(begin)

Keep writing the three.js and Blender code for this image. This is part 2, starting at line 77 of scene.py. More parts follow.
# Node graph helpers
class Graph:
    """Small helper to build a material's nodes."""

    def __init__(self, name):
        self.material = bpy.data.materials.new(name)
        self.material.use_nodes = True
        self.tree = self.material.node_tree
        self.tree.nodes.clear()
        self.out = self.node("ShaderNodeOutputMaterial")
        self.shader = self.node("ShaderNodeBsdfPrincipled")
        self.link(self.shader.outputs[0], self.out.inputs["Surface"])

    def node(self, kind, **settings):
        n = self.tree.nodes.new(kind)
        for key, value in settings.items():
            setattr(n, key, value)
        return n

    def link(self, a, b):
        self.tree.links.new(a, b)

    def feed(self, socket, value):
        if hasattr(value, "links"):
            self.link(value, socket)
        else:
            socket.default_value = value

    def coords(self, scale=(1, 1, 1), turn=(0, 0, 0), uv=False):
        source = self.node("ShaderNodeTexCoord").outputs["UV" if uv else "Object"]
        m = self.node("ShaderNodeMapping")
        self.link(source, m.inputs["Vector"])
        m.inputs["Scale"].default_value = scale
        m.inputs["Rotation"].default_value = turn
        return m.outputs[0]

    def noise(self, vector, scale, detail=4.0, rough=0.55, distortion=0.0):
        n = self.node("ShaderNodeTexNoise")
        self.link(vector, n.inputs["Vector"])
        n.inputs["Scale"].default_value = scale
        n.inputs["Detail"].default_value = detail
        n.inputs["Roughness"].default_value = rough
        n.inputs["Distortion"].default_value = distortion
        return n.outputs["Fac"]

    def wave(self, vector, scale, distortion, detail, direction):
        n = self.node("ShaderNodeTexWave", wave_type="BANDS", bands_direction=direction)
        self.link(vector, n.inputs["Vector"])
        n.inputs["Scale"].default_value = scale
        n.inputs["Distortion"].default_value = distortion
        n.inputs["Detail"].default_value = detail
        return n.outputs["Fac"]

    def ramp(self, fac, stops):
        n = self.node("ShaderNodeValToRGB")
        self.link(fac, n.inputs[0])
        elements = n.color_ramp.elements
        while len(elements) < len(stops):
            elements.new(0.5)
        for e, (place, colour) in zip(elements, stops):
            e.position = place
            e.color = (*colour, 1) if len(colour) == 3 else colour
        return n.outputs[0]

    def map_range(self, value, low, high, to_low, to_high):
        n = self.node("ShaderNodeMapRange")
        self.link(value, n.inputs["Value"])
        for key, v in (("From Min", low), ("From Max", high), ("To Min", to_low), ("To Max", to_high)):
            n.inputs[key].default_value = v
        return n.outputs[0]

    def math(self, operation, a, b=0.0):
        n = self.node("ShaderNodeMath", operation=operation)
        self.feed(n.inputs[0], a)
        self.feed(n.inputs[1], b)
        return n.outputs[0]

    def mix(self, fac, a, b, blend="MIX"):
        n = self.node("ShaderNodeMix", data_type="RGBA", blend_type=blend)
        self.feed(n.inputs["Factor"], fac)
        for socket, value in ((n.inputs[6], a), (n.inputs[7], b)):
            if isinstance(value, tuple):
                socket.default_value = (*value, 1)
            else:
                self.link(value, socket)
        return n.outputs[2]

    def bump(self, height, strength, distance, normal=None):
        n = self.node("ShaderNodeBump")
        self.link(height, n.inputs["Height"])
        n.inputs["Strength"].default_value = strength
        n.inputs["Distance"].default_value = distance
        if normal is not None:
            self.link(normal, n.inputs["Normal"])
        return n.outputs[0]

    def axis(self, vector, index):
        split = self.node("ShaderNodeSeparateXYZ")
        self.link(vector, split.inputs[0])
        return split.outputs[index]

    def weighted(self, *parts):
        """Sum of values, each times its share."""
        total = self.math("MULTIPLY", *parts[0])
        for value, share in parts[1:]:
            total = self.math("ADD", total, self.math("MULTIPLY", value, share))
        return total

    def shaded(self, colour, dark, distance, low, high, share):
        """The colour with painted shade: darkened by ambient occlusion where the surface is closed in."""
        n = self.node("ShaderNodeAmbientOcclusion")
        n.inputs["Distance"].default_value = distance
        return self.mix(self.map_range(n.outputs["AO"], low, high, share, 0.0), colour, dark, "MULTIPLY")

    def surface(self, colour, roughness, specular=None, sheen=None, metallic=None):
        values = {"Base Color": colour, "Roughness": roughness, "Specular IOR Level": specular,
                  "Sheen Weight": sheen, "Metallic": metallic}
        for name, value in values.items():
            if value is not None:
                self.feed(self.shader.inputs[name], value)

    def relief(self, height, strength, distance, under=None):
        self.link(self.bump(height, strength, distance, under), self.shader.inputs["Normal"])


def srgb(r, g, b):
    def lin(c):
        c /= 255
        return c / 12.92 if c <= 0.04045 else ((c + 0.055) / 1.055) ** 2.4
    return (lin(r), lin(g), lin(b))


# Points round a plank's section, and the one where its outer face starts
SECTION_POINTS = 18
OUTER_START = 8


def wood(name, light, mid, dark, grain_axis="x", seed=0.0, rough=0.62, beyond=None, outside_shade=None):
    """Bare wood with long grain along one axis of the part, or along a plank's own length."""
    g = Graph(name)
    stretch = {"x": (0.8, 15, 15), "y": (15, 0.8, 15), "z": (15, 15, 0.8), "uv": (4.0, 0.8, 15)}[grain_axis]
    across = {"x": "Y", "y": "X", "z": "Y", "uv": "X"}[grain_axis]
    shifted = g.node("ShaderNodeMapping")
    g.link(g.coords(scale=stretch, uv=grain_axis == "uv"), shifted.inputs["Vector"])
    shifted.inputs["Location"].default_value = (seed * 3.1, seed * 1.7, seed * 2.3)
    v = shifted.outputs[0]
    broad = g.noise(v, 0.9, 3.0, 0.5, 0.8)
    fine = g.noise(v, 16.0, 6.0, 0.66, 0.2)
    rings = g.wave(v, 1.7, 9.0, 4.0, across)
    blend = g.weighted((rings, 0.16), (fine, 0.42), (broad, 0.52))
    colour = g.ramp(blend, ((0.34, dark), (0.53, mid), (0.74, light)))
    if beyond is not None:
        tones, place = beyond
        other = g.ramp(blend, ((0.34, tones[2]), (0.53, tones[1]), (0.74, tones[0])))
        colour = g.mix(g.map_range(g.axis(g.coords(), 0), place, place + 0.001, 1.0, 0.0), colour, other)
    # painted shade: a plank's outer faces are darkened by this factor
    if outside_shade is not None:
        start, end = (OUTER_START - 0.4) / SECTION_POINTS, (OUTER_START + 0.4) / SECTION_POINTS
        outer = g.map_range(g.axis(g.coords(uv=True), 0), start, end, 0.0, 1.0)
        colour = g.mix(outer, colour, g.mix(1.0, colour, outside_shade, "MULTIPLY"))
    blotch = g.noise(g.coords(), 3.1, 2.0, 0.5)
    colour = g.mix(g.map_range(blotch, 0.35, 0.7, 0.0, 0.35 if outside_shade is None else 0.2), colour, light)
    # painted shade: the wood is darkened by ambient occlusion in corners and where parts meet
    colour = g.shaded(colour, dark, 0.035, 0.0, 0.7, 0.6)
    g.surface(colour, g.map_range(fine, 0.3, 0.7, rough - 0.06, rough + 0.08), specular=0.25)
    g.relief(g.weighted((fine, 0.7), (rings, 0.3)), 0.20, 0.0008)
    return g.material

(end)

| WHAT IS BEING ASKED |
Using the material above, quote the first line and each line after it, stopping at and including the line that holds "helper to build".

| THE ANSWER |
Keep writing the three.js and Blender code for this image. This is part 2, starting at line 77 of scene.py. More parts follow.
# Node graph helpers
class Graph:
    """Small helper to build a material's nodes."""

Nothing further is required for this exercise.